``The ultimate cause, therefore, of the phenomenon of wave after wave of economic ups and downs is ideological in character. The cycles will not disappear so long as people believe that the rate of interest may be reduced, not through the accumulation of capital, but by banking policy. Ludwig Von Mises On the Manipulation of Money and Credit, p. 139
Meanwhile, the financial index, found at lower pane below the retail index, responsible for 20% of the S&P 500 industry weighting and close to two-fifths of the profits still undergoing the angst from the recent liquidity crunch.
Aside from mortgages, one of the financial channels which US consumers access to support their spending patterns is through credit cards.
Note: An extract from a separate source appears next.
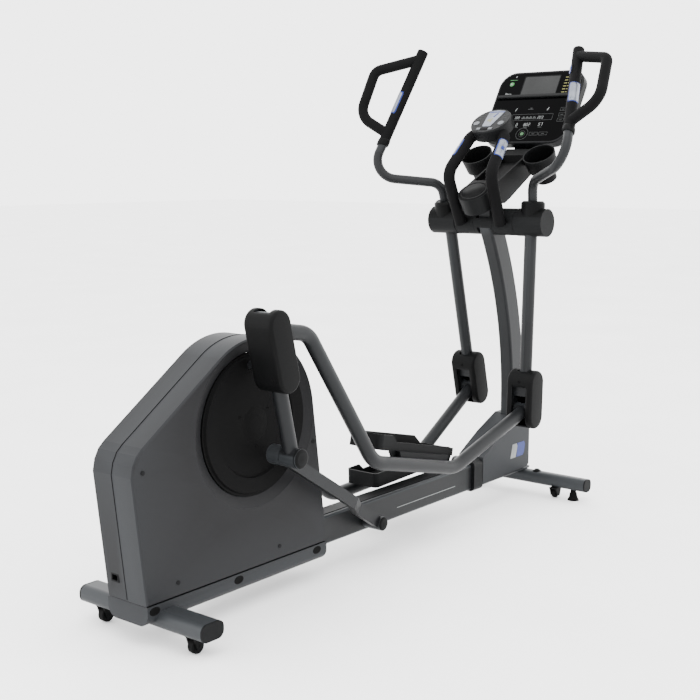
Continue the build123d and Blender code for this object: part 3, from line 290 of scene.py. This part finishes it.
def prism(name, outline, place, low, high, finish, body):
    """A closed outline in a frame's XY plane, raised from low to high along its Z."""
    count = len(outline)
    verts = [place @ Vector((x, y, z)) for z in (low, high) for x, y in outline]
    faces = [tuple(range(count))[::-1], tuple(range(count, 2 * count))]
    faces += [(i, (i + 1) % count, count + (i + 1) % count, count + i) for i in range(count)]
    return piece(name, verts, faces, finish, body, bevel=0.0004)


def several(name, outlines, place, low, high, finish, body):
    """Many small raised outlines as one piece."""
    verts, faces = [], []
    for outline in outlines:
        count, base = len(outline), len(verts)
        verts += [place @ Vector((x, y, z)) for z in (low, high) for x, y in outline]
        faces.append(tuple(range(base, base + count))[::-1])
        faces.append(tuple(range(base + count, base + 2 * count)))
        faces += [
            (base + i, base + (i + 1) % count, base + count + (i + 1) % count, base + count + i)
            for i in range(count)
        ]
    return piece(name, verts, faces, finish, body, smooth=False)


def rounded(wide, tall, radius, at=(0, 0), steps=6):
    """A rounded rectangle outline."""
    points = []
    for k, (sx, sy) in enumerate(((1, 1), (-1, 1), (-1, -1), (1, -1))):
        cx, cy = at[0] + sx * (wide / 2 - radius), at[1] + sy * (tall / 2 - radius)
        for i in range(steps + 1):
            a = math.radians(90 * k + 90 * i / steps)
            points.append((cx + radius * math.cos(a), cy + radius * math.sin(a)))
    return points


def circle(radius, at=(0, 0), steps=40):
    turns = [2 * math.pi * i / steps for i in range(steps)]
    return [(at[0] + radius * math.cos(a), at[1] + radius * math.sin(a)) for a in turns]


def bar(x, y, wide, tall, lean=0.0):
    """A small slanted rectangle."""
    return [(x, y), (x + wide, y), (x + wide + lean * tall, y + tall), (x + lean * tall, y + tall)]


def lathe(name, profile, place, finish, body, steps=64):
    """A profile of (radius, height) turned round a frame's Z."""
    verts, faces = [], []
    for radius, height in profile:
        for i in range(steps):
            a = 2 * math.pi * i / steps
            verts.append(place @ Vector((radius * math.cos(a), radius * math.sin(a), height)))
    for row in range(len(profile) - 1):
        for i in range(steps):
            j = (i + 1) % steps
            faces.append((row * steps + i, row * steps + j, (row + 1) * steps + j, (row + 1) * steps + i))
    if profile[0][0] > 1e-6:
        faces.append(tuple(range(steps))[::-1])
    if profile[-1][0] > 1e-6:
        faces.append(tuple(range((len(profile) - 1) * steps, len(profile) * steps)))
    return piece(name, verts, faces, finish, body)


def lateral_frame(at, y, hand):
    """A frame whose Z points out of the machine on one side, with X forward."""
    return axes_frame((at[0], y, at[1]), (1, 0, 0), (0, hand, 0))


def at_local(base, x, y, z):
    return base @ Vector((x, y, z))


# ---------------------------------------------------------------- moulded casings
def casing(name, base, low, high, radius, hand, body, node, holes):
    """A soft-edged moulded casing. holes are boxes in its frame, as (x, y, z) ranges, left open."""
    inner, outer, soft = 0.1156, 0.2144, 0.009
    bends = [math.pi / 2 * k / 6 for k in range(7)]
    rows = [(inner + soft * (1 - math.cos(a)), soft * (1 - math.sin(a))) for a in bends]
    flat = [(inner + soft + (outer - inner - 2 * soft) * k / 12, 0.0) for k in range(1, 12)]
    rows = rows + flat + [(outer + inner - y, inset) for y, inset in rows[::-1]]
    mid = (low + high) / 2
    straight = (high - low) / 2 - radius
    around = []
    for k in range(25):
        a = math.pi * k / 24
        around.append((math.cos(a), math.sin(a), 1))
    for k in range(1, 16):
        around.append((-1, 1 - 2 * k / 16, 0))
    for k in range(25):
        a = math.pi + math.pi * k / 24
        around.append((math.cos(a), math.sin(a), -1))
    for k in range(1, 16):
        around.append((1, -1 + 2 * k / 16, 0))

    def point(spot, inset, y):
        cx, sz, end = spot
        r = radius - inset
        z = mid + (end * straight + sz * r if end else sz * straight)
        return Vector((cx * r, hand * y, z))

    def open_here(v):
        return any(
            hx[0] <= v.x <= hx[1] and hy[0] <= abs(v.y) <= hy[1] and hz[0] <= v.z <= hz[1]
            for hx, hy, hz in holes
        )

    local, faces, count = [], [], len(around)
    for y, inset in rows:
        local += [point(spot, inset, y) for spot in around]
    for row in range(len(rows) - 1):
        for i in range(count):
            j = (i + 1) % count
            quad = (row * count + i, row * count + j, (row + 1) * count + j, (row + 1) * count + i)
            centre = sum((local[q] for q in quad), Vector()) / 4
            if not open_here(centre):
                faces.append(quad if hand < 0 else quad[::-1])
    faces.append(tuple(range(count)) if hand > 0 else tuple(range(count))[::-1])
    last = (len(rows) - 1) * count
    cap = tuple(range(last, last + count))
    faces.append(cap[::-1] if hand > 0 else cap)
    obj = piece(name, [base @ v for v in local], faces, BLACK, body, thick=0.003)
    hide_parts(node)
    return obj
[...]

This from the Financial Times, ``Credit card companies were forced to write off 4.58 per cent of payments as uncollectable in the first half of 2007, almost 30 per cent higher year-on-year. Late payments also rose, and the quarterly payment rate - a measure of cardholders' willingness and ability to repay their debt - fell for the first time in more than four years.”
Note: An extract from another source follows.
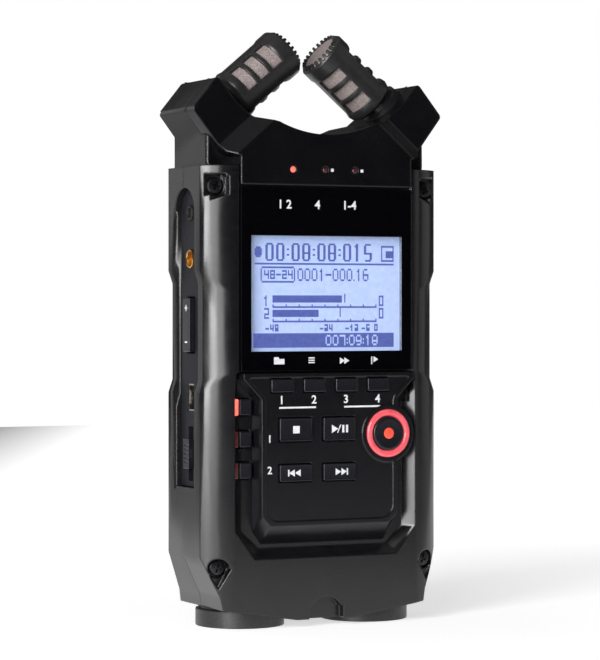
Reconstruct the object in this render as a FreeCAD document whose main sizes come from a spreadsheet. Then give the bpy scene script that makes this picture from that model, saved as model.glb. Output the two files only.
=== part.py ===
"""Handheld voice recorder, standing on its two jack rings, in millimetres.

+X is the right of the display, +Y the back and +Z up.  Fronts are given as depths before the
parting plane (Y = 0) of the two body shells, backs as depths behind it.
"""
import FreeCAD, Part
import os
import re
import Sketcher

DIMENSIONS = {
    # body shells
    "half_width": 34.3, "waist_draw": 1.0, "shell_top": 120.0, "shell_foot": 2.0,
    "rail_width": 7.8, "rail_front": 15.0, "rail_outer_front": 10.7, "waist_outer_front": 10.3,
    "side_back": 9.8, "waist_side_back": 9.4, "back_edge": 7.3, "back_face": 15.5,
    "waist_low_outer": 61.0, "waist_low_slope": 64.4, "waist_low_inner": 66.7,
    "waist_high_inner": 87.6, "waist_high_slope": 89.6, "waist_high_outer": 93.0,
    "corner_high": 19.0, "corner_mid": 8.5, "corner_mid_width": 4.7,
    "corner_low": 5.2, "corner_low_width": 5.3, "foot_half": 8.5,
    "side_wall": 2.0, "cavity_front": 10.8, "cavity_back": 13.7, "cavity_floor": 7.0,
    "cavity_roof": 2.4, "cavity_edge": 2.2, "notch_half": 5.0, "notch_top": 7.8, "notch_back": 12.6,
    # front recesses
    "window_gap": 0.3, "recess_low": 66.5, "ledge_front": 14.4, "trench_front": 12.4,
    "trench_rim_low": 18.2, "trench_rim_corner": 20.5, "trench_floor_half": 23.4,
    "trench_floor_low": 20.8, "trench_floor_corner": 18.6, "trench_shoulder": 61.0,
    "trench_side_low": 25.5,
    # display
    "window_half": 24.8, "window_low": 66.85, "window_drop": 5.5, "window_front": 15.6,
    "lcd_half": 23.3, "lcd_low": 70.7, "lcd_high": 103.3, "glass_rim": 0.9, "glass_front": 14.3,
    "glass_back": 12.5, "lcd_clearance": 0.2,
    # key panel
    "panel_front": 17.3, "panel_half": 19.7, "panel_low": 26.8, "panel_high": 66.3,
    "panel_shoulder_high": 64.8, "panel_shoulder_low": 59.5, "panel_corner": 2.5,
    "panel_side_slope": 0.7, "panel_low_slope": 4.9, "shell_gap": 0.05,
    "rec_boss_radius": 7.6, "rec_x": 17.0, "rec_z": 50.2, "ring_radius": 6.3, "ring_bore": 4.65,
    "ring_front": 17.9, "rec_key_radius": 4.5,
    # keys
    "key_clearance": 0.2, "key_flange": 0.6, "flange_front": 13.8, "flange_back": 12.95,
    "flange_room": 0.1, "key_travel": 0.5, "key_stop": 0.05, "stem_inset": 1.0, "stem_clearance": 0.3,
    "transport_front": 17.9, "track_front": 17.6, "stop_x": -10.1, "play_x": 2.5,
    "upper_keys_z": 51.7, "lower_keys_z": 40.5, "transport_width": 9.3, "upper_height": 6.0,
    "lower_height": 4.4, "track_z": 63.1, "track_width": 6.1, "track_height": 3.4,
    "track_near": 4.65, "track_far": 14.0, "input_x": -22.9, "input_width": 3.4,
    "input_height": 4.2, "input_front": 14.3, "input_flange_front": 10.7, "input_1_z": 57.6,
    "input_2_z": 49.3, "input_3_z": 41.2, "input_lamp_x": -25.7, "input_lamp_width": 1.2,
    "input_lamp_front": 14.7, "input_lamp_back": 12.9, "lamp_clearance": 0.05,
    # electronics
    "board_front": 7.0, "board_back": 5.8, "board_half": 27.8, "board_low": 36.0,
    "board_drop": 5.0, "switch_size": 3.0, "switch_height": 1.2, "mat_gap": 0.05,
    "mat_thickness": 0.8, "mat_left": 24.9, "mat_right": 22.5, "mat_low": 37.5, "mat_high": 65.2,
    "board_post_x": 26.0, "board_post_low": 68.0, "board_post_drop": 10.0,
    "board_post_radius": 2.0, "board_screw_radius": 1.0, "board_head_radius": 1.8,
    "board_head_height": 1.2, "board_screw_tip": 9.6,
    # case screws
    "lower_screw_inset": 4.3, "lower_screw_z": 16.2, "upper_screw_inset": 3.7,
    "upper_screw_drop": 5.4, "relief_side": 3.0, "relief_end": 2.6, "relief_high": 4.2,
    "relief_low": 5.4,
    "post_radius": 2.6, "post_back": 8.0, "head_radius": 2.1, "head_height": 1.2,
    "screw_recess_radius": 2.5, "screw_recess_front": 11.2, "relief_front": 12.0,
    "screw_radius": 1.0, "screw_clearance": 0.05, "screw_tip": 5.5,
    # side channels and port panels
    "channel_front": 7.0, "channel_back": 5.5, "channel_low": 36.5, "channel_drop": 5.5,
    "panel_depth": 1.8, "panel_thickness": 2.0, "panel_clearance": 0.1, "flange_margin": 1.4,
    "flange_low": 38.0, "flange_high": 106.0, "port_y": -0.9,
    "remote_z": 108.0, "remote_radius": 1.3, "phones_z": 96.0, "phones_radius": 1.8,
    "jack_sleeve": 0.7, "jack_nose": 0.6, "jack_body_half": 3.0, "jack_body_length": 13.5,
    "rocker_z": 78.75, "rocker_half_length": 7.05, "rocker_half_width": 2.2, "control_depth": 0.4,
    "rocker_reach": 2.1, "rocker_room": 0.4, "pivot_depth": 1.2, "pivot_radius": 0.8,
    "pivot_clearance": 0.05, "ear_gap": 0.3, "ear_thickness": 1.3, "ear_half": 1.7, "ear_reach": 2.9,
    "usb_z": 59.9, "usb_half_length": 3.5, "usb_half_width": 1.9, "usb_wall": 0.35,
    "usb_recess": 0.2, "usb_length": 8.8, "usb_base": 1.0,
    "knob_z": 45.2, "knob_half": 3.9, "knob_half_width": 1.9,
    "knob_neck_half": 3.4, "knob_neck_width": 1.3, "knob_travel": 3.5, "knob_gap": 0.1,
    "knob_plate": 0.8,
    "level_z": 98.0, "menu_z": 84.5, "menu_half": 2.4, "menu_half_width": 1.8, "menu_depth": 0.7,
    "menu_reach": 1.7, "dial_z": 72.0, "dial_stand": 0.3, "dial_radius": 7.0,
    "dial_half_width": 2.1, "dial_axle_radius": 1.0, "dial_room": 0.4,
    "card_z": 50.8, "card_half": 12.0, "card_length": 32.0, "card_thickness": 2.1,
    "card_depth": 1.9, "socket_front": 5.7, "socket_back": 1.9, "socket_side": 1.4,
    "socket_left": 2.0, "card_grip": 0.3, "card_clearance": 0.1,
    "door_low": 38.4, "door_high": 63.2, "door_front": 5.6, "door_depth": 1.0,
    "door_thickness": 1.0, "door_room": 0.3, "door_pivot_inset": 0.3, "door_pivot_y": 2.1,
    "door_knuckle": 0.7,
    # power
    "cell_radius": 7.25, "cell_x": 8.0, "cell_y": 8.0, "cell_low": 37.0, "cell_length": 50.5,
    "cell_nub_radius": 2.75, "cell_nub": 1.0, "tray_half": 17.2, "tray_front": 0.8,
    "tray_back": 13.6, "tray_low": 34.4, "tray_high": 90.2, "tray_wall": 1.2, "contact_radius": 4.0,
    "door_half": 19.2, "bay_half": 17.9, "bay_low": 28.0, "bay_high": 90.1, "cover_low": 26.0,
    "cover_high": 90.0, "cover_front": 15.6, "cover_back": 18.5, "cover_slope": 2.2,
    "cover_inside": 17.0, "hook_inset": 0.3, "hook_width": 1.2, "hook_front": 14.0,
    "hook_low": 34.5, "hook_high": 89.8,
    # back interfaces
    "tripod_z": 104.0, "tripod_radius": 3.1, "bush_radius": 5.2, "bush_front": 6.5,
    "bush_back": 15.6, "bush_post_radius": 6.6, "speaker_x": -17.0, "speaker_z": 104.5,
    "speaker_radius": 8.0, "speaker_front": 9.6, "slot_length": 11.0, "slot_width": 1.2,
    "slot_pitch": 2.4, "extmic_x": 17.0, "extmic_front": 1.5,
    # base jacks
    "jack_x": 18.3, "jack_y": -0.5, "jack_ring_radius": 11.7, "jack_ring_height": 4.5,
    "jack_ring_room": 0.1, "jack_sleeve_radius": 10.2, "jack_hole_clearance": 0.05,
    "jack_groove_radius": 9.6, "jack_core_radius": 8.0, "jack_core_face": 2.2,
    "jack_groove_top": 14.0, "jack_top": 33.6, "plug_radius": 3.25, "plug_top": 31.0,
    "pin_radius": 1.2, "pin_circle": 5.6, "pin_depth": 11.0, "latch_half": 2.5, "latch_low": 0.6,
    "latch_high": 3.1, "latch_inner": 10.1, "latch_outer": 11.5, "latch_gap": 0.15,
    "dc_y": 7.6, "dc_half": 4.2, "dc_half_depth": 3.6, "dc_top": 15.0, "dc_radius": 2.4,
    "dc_pin_radius": 0.8, "dc_depth": 9.0,
    # head
    "head_gap": 0.6, "head_front": 15.6, "head_split": 6.0, "head_back": 11.5, "neck_inset": 2.5,
    "neck_front": 9.3,
    "neck_rise": 8.4, "cheek_rise": 2.5, "arm_root_half": 28.0, "arm_root_rise": 3.5,
    "arm_overhang": 2.2, "arm_mid_rise": 14.5, "tip_half": 29.4, "arm_tip_rise": 23.2,
    "valley_half": 24.5, "valley_rise": 17.1, "saddle_half": 19.4, "saddle_rise": 12.8,
    "bridge_half": 13.4, "bridge_side_rise": 11.5, "bridge_rise": 8.5, "bridge_radius": 32.5,
    "crease_tilt": 41.0, "crease_near": 18.93, "crease_far": 23.23, "crease_far_front": 11.3,
    "crease_end": 37.43, "crease_end_front": 10.8, "head_wall": 2.0,
    "head_cavity_half": 22.0, "head_cavity_rise": 6.5, "mode_lamp_drop": 0.8,
    "mode_lamp_radius": 0.8,
    "mode_lamp_left": -9.9, "mode_lamp_middle": -0.6, "mode_lamp_right": 8.1,
    "mode_lamp_front": 15.7,
    # microphones
    "mic_x": 13.35, "mic_rise": 24.7, "mic_tilt": 40.0, "turn_tilt": 32.5, "mic_base": 10.2,
    "mic_tip": 11.2, "cage_radius": 6.9, "cage_bore": 5.9, "cage_floor": 1.6, "window_pitch": 4.6,
    "window_height": 3.3, "window_width": 7.4, "window_start": -6.9, "left_window_turn": -31.0,
    "right_window_turn": 48.0, "mesh_radius": 5.8,
    "mesh_bore": 5.4, "mesh_start": -8.5, "mesh_end": 10.2, "capsule_radius": 5.2,
    "capsule_start": -4.0, "capsule_end": 9.2, "stem_radius": 4.6, "stem_start": 9.6,
    "stem_end": 17.4, "bush_fit": 0.05, "mic_bush_radius": 5.75, "mic_bush_start": 11.7,
    "mic_bush_end": 16.5, "stem_well": 18.0, "spot_radius": 7.6, "spot_end": 11.4,
}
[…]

Let us not forget that as part of the income flow securitization, where three general features (wikipedia.org) are found—pooling and transferring of receivables, structuring and issuing securities, servicing, allocating payments and monitoring, credit cards constitute an important part of such asset backed securities, usually either as Master Trust or Issuance Trust.
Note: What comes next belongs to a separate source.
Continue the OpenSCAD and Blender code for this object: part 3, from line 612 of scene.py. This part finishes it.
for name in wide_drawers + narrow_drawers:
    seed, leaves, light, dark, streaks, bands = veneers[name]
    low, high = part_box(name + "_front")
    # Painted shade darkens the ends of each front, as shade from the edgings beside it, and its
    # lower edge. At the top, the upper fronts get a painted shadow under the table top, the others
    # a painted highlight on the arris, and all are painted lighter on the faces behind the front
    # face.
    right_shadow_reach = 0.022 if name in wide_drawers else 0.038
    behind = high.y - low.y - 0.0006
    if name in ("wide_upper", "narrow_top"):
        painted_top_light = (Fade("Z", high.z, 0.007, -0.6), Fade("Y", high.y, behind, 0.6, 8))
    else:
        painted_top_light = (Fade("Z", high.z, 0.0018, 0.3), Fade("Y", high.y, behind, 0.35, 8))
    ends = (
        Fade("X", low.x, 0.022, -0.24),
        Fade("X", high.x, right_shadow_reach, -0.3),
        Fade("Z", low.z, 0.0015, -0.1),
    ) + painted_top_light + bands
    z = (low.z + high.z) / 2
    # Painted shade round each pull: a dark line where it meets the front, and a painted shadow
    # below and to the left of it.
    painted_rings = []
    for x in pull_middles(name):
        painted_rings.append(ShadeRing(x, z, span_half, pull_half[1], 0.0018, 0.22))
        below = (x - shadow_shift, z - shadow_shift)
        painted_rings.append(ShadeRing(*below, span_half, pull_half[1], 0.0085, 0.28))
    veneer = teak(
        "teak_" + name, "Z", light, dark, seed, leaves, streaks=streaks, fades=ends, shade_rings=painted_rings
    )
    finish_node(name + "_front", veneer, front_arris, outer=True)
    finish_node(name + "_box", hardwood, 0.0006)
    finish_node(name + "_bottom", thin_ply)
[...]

And further deterioration in credit card payment schedules or actualized losses could likely to lead to subprime mortgages-like losses in several financially engineered products. The illiquidity contagion phenomenon is indeed spreading.
In figure 2, both Master Card (main window) and American Express (lower window) have similarly reflected infirmities in share prices. Are they today, telling us of the state of US consumers?
With strains over at the credit markets, the burden grows for the credit market represented by Credit Rating Agencies.
Established rating agency Moody’s President Mr. Brian Clarkson sees an unprecendented bout of illiquidity where in an interview with Reuters (covered by Bloomberg) he says, ``I've been in the marketplace for 20 years ... what we're experiencing is an extreme lack of confidence and lack of liquidity. I have never seen this before," Clarkson told Reuters in an interview. "A lot of it has to do with transparency: it's not clear who owns what."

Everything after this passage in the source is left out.